Obama: US intelligence underestimated militants in Syria –CBS

WASHINGTON (Reuters) – US intelligence agencies underestimated Islamic State activity inside Syria, which has become “ground zero” for jihadists worldwide, President Barack Obama said in a CBS television interview broadcast yesterday.

Conversely, the United States overestimated the ability of the Iraqi army to fight the militant groups, Obama said in a “60 Minutes” interview taped on Friday, days after the US president made his case at the United Nations for action.

Citing earlier comments by James Clapper, director of national intelligence, Obama acknowledged that US intelligence underestimated what had been taking place in Syria.

Islamic militants went underground when US Marines quashed al Qaeda in Iraq with help from Iraq’s tribes, he said.

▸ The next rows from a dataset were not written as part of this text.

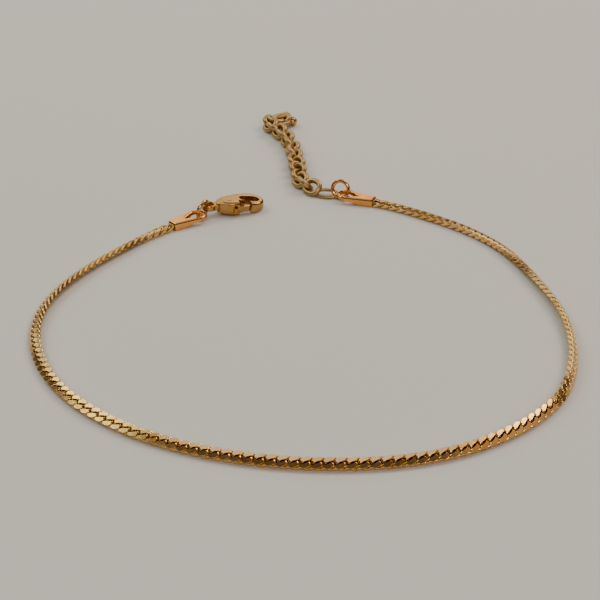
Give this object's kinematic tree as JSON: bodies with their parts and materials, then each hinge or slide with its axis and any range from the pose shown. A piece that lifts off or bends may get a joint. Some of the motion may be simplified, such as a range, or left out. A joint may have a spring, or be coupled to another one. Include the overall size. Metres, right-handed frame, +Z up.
{
  "type": "chain anklet",
  "caption": "Gold-toned flat curb chain anklet lying open, with end clips, jump rings, a lobster clasp with a sprung lever, and an extender chain ending in a small drop.",
  "frame": {"origin": "centre of the anklet's bounding rectangle, on the plane it lies on", "axes": "+Z up, +Y from the middle of the loop towards the clasp and the extender, +X to the right seen from the loop's far side from the clasp"},
  "size_m": [0.0794, 0.1188, 0.0034],
  "materials": {
    "chain_gold": "polished, gold-plated",
    "polished_gold": "polished, gold-plated",
    "clasp_gold": "polished, gold-plated",
    "pale_gold": "satin, gold-plated",
    "drop_gold": "polished, gold-plated"
  },
  "bodies": {
    "anklet": {"chain": "chain_gold", "clasp_end_clip": "polished_gold", "extender_end_clip": "polished_gold", "clasp_ring": "polished_gold", "extender_ring": "polished_gold", "clasp_body": "clasp_gold", "clasp_pin": "clasp_gold", "extender_chain": "pale_gold", "end_drop": "drop_gold"},
    "lever": {"clasp_lever": "clasp_gold"}
  },
  "joints": [
    {"name": "lever_hinge", "type": "hinge", "parent": "anklet", "child": "lever", "pos_m": [-0.01181, 0.01913, 0.00127], "axis": [0.0773, 0.0229, 0.9967], "range_deg": [0, 25], "stiffness_Nm_per_rad": 0.004, "springref_deg": -8.59}
  ]
}
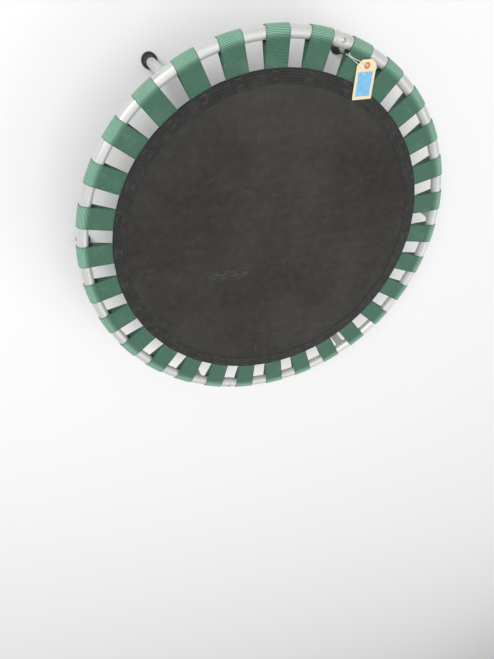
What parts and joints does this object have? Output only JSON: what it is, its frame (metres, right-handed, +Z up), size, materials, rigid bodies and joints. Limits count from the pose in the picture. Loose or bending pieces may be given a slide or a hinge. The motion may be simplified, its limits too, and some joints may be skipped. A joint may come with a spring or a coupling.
{
  "type": "mini trampoline",
  "caption": "Low round exercise trampoline: a steel tube rim on screw-in legs, with a black woven mat held by green elastic webbing loops.",
  "frame": {"origin": "on the floor, under the middle of the mat", "axes": "+Z up through the middle of the mat; +X towards leg 1; legs every 60 degrees"},
  "size_m": [0.95, 0.9434, 0.2072],
  "materials": {
    "rim_tube": "light grey paint, satin, lightly worn",
    "leg_tube": "light grey paint, satin, lightly worn",
    "rivet": "dull",
    "thread_steel": "zinc plated, turned thread",
    "foot_rubber": "matt moulded rubber",
    "elastic_webbing": "ribbed woven elastic",
    "mat_weave": "tight plastic weave, slight sheen",
    "border_webbing": "stitched webbing",
    "card": "manila card, stands in for paper",
    "patch_paper": "pressed paper ring",
    "cotton": "twisted cotton"
  },
  "bodies": {
    "frame": {"half_rim_a": "rim_tube", "half_rim_b": "rim_tube", "rim_rivets": "rivet", "leg_bosses": "rim_tube", "leg_studs": "thread_steel", "strap_01": "elastic_webbing", "strap_02": "elastic_webbing", "strap_03": "elastic_webbing", "strap_04": "elastic_webbing", "strap_05": "elastic_webbing", "strap_06": "elastic_webbing", "strap_07": "elastic_webbing", "strap_08": "elastic_webbing", "strap_09": "elastic_webbing", "strap_10": "elastic_webbing", "strap_11": "elastic_webbing", "strap_12": "elastic_webbing", "strap_13": "elastic_webbing", "strap_14": "elastic_webbing", "strap_15": "elastic_webbing", "strap_16": "elastic_webbing", "strap_17": "elastic_webbing", "strap_18": "elastic_webbing", "strap_19": "elastic_webbing", "strap_20": "elastic_webbing", "strap_21": "elastic_webbing", "strap_22": "elastic_webbing", "strap_23": "elastic_webbing", "strap_24": "elastic_webbing", "strap_25": "elastic_webbing", "strap_26": "elastic_webbing", "strap_27": "elastic_webbing", "strap_28": "elastic_webbing", "strap_29": "elastic_webbing", "strap_30": "elastic_webbing", "tag": "card", "tag_patch": "patch_paper", "tag_string": "cotton"},
    "bed": {"mat": "mat_weave", "border_top": "border_webbing", "border_bottom": "border_webbing"},
    "leg_set_1": {"leg_1": "leg_tube", "leg_plug_1": "thread_steel", "foot_1": "foot_rubber"},
    "leg_set_2": {"leg_2": "leg_tube", "leg_plug_2": "thread_steel", "foot_2": "foot_rubber"},
    "leg_set_3": {"leg_3": "leg_tube", "leg_plug_3": "thread_steel", "foot_3": "foot_rubber"},
    "leg_set_4": {"leg_4": "leg_tube", "leg_plug_4": "thread_steel", "foot_4": "foot_rubber"},
    "leg_set_5": {"leg_5": "leg_tube", "leg_plug_5": "thread_steel", "foot_5": "foot_rubber"},
    "leg_set_6": {"leg_6": "leg_tube", "leg_plug_6": "thread_steel", "foot_6": "foot_rubber"}
  },
  "joints": [
    {"name": "bed_bounce", "type": "slide", "parent": "frame", "child": "bed", "axis": [0, 0, -1], "range_m": [0, 0.08], "stiffness_N_per_m": 12000, "deforming": ["strap_01", "strap_02", "strap_03", "strap_04", "strap_05", "strap_06", "strap_07", "strap_08", "strap_09", "strap_10", "strap_11", "strap_12", "strap_13", "strap_14", "strap_15", "strap_16", "strap_17", "strap_18", "strap_19", "strap_20", "strap_21", "strap_22", "strap_23", "strap_24", "strap_25", "strap_26", "strap_27", "strap_28", "strap_29", "strap_30", "tag", "tag_patch", "tag_string"]},
    {"name": "leg_1_off", "type": "slide", "parent": "frame", "child": "leg_set_1", "axis": [0, 0, -1], "range_m": [0, 0.035]},
    {"name": "leg_2_off", "type": "slide", "parent": "frame", "child": "leg_set_2", "axis": [0, 0, -1], "range_m": [0, 0.035]},
    {"name": "leg_3_off", "type": "slide", "parent": "frame", "child": "leg_set_3", "axis": [0, 0, -1], "range_m": [0, 0.035]},
    {"name": "leg_4_off", "type": "slide", "parent": "frame", "child": "leg_set_4", "axis": [0, 0, -1], "range_m": [0, 0.035]},
    {"name": "leg_5_off", "type": "slide", "parent": "frame", "child": "leg_set_5", "axis": [0, 0, -1], "range_m": [0, 0.035]},
    {"name": "leg_6_off", "type": "slide", "parent": "frame", "child": "leg_set_6", "axis": [0, 0, -1], "range_m": [0, 0.035]}
  ]
}
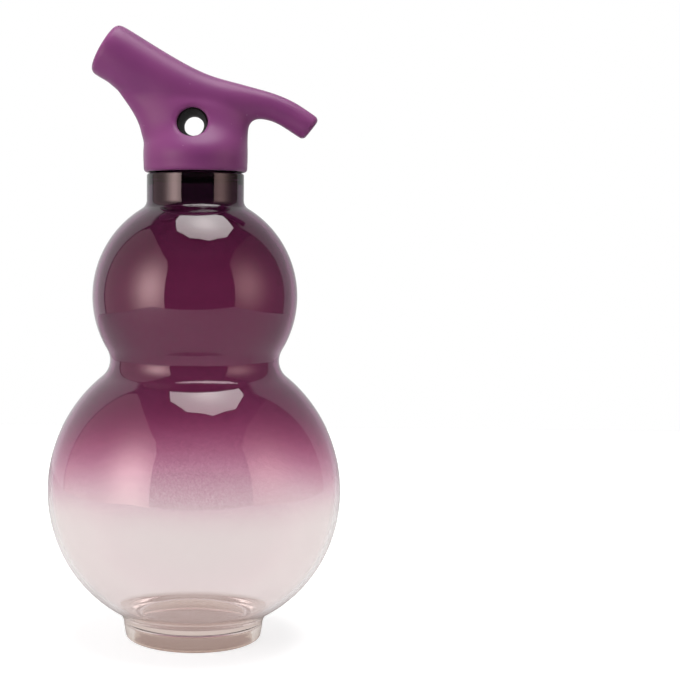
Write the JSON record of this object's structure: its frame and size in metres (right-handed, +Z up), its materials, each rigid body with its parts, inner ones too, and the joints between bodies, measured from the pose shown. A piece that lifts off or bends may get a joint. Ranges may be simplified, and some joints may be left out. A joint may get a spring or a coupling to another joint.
{
  "type": "gourd water bottle",
  "caption": "Gourd-shaped glass water bottle with a low foot and a screw lid shaped like a cut vine stem, bored for a carrying cord.",
  "frame": {"origin": "centre of the foot's resting plane, on the bottle's axis", "axes": "+Z up along the bottle's axis, +X along the thin branch of the lid, -Y towards the wide mouth of the cord hole"},
  "size_m": [0.138, 0.138, 0.2869],
  "materials": {
    "glass": "clear glass, tinted plum from the top, fading to clear near the foot",
    "silicone": "matt soft-touch silicone",
    "moulded_black": "fine moulded texture",
    "seal": "translucent white silicone"
  },
  "bodies": {
    "bottle": {"glass_bottle": "glass"},
    "seal": {"gasket": "seal"},
    "lid": {"thread_cup": "moulded_black", "stem_core": "moulded_black", "stem_skin": "silicone"}
  },
  "joints": [
    {"name": "lid_lift", "type": "slide", "parent": "bottle", "child": "seal", "axis": [0, 0, 1], "range_m": [0, 0.012]},
    {"name": "lid_turn", "type": "hinge", "parent": "seal", "child": "lid", "pos_m": [0, 0, 0.23], "axis": [0, 0, 1], "range_deg": [0, 1080]}
  ],
  "couplings": [
    {"joint": "lid_lift", "follows": "lid_turn", "m_per_rad": 0.00063662}
  ]
}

“But over the past couple of years, during the chaos of the Syrian civil war, where essentially you have huge swaths of the country that are completely ungoverned, they were able to reconstitute themselves and take advantage of that chaos,” Obama said.

“And so this became ground zero for jihadists around the world.”

Obama last week expanded US-led airstrikes, which began in Iraq in August, to Syria and he has been seeking to build a wider coalition effort to weaken Islamic State. The group has killed thousands and beheaded at least three Westerners while seizing parts of Syria and northwestern Iraq.